The two sides "made some progress" during US key negotiator Nicholas Burns' visit to New Delhi last week "and we would like to get this deal done as quickly as we possibly can", he said.

When asked to specify what progress Burns made, McCormack merely said, "I think they aired some of their differences over a couple of the issues."

"There are going to be follow-up conversations," he said, referring to a possible meeting between Prime Minister Manmohan Singh and President George W. Bush on the margins of the G-8 summit in Germany and a visit by Secretary of State Condoleeza Rice. "And …so we'd like to see it get done."

After his talks with Burns, who is undersecretary of state for political affairs, Indian Foreign Secretary Shivshankar Menon had claimed that "considerable progress" had been made in narrowing differences on key issues and expressed optimism that they would make a deal.

But neither side has specified the sticky points and or how they propose to resolve them beyond saying that "more work remains to be done" to finalise the implementing 123 agreement. Nor has a timeframe been set, though at one stage both were said to be keen on sewing it up ahead of the Singh-Bush meeting.

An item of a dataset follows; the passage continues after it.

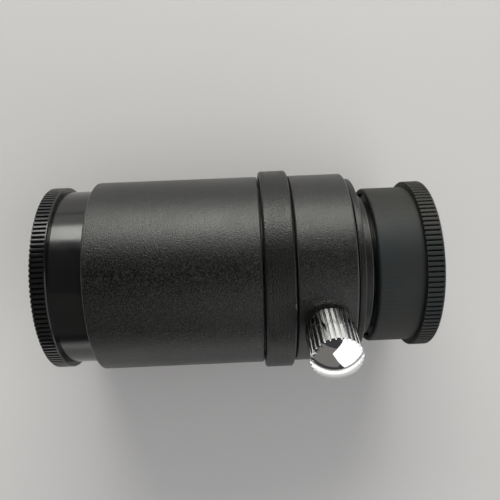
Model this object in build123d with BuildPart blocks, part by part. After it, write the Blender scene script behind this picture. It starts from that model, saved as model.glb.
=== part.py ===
from build123d import *
from math import cos, pi, radians, sin, sqrt
import os

os.makedirs("parts", exist_ok=True)

# Adapter between a microscope's photo tube and a camera with a C-mount.
# All sizes are in millimetres. The optical axis is the X axis, and +X points to the camera.
# The origin is the centre of the seat that the camera's mount face rests on, and +Z is up
# when the adapter lies on its side.

# Clearances
running_clearance = 0.04
thread_clearance = 0.02
face_clearance = 0.05
edge_chamfer = 0.2
flange_edge = 0.12

# How far a cut runs past the face that it opens
cut_overrun = 1.0

# C-mount ring
thread_radius = 12.7
thread_length = 4.0
thread_lead_in = 0.35
thread_wall = 1.7
shoulder_step = 0.75
shoulder_length = 3.1
flange_step = 1.0
flange_width = 0.75
spigot_wall = 1.4
spigot_length = 7.2
spigot_end_gap = 1.52

# Draw tube
bearing_wall = 1.56
tube_wall = 1.1
tube_travel = 6.0
tube_end_land = 1.25
tube_flange_width = 1.1
turning_gap = 0.12

# Set screws that hold the C-mount ring in the draw tube
ring_screw_count = 3
ring_screw_radius = 0.8
ring_screw_key_radius = 0.4
ring_screw_key_depth = 0.6
ring_screw_inset = 3.0
ring_screw_first_angle = 30.0
ring_groove_depth = 0.45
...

The major sticky points in the way of an agreement involve India's right to continue testing nuclear weapons, the right to reprocess spent fuel and the right to receive uninterrupted nuclear fuel. India's relations with Iran is yet another hurdle.

However, according to Menon, the Bush administration had informed India that there was nothing in the Hyde Act on the civilian nuclear deal that prevented it from honouring the commitments made in Singh-Bush joint statements of July 2005 and March 2006.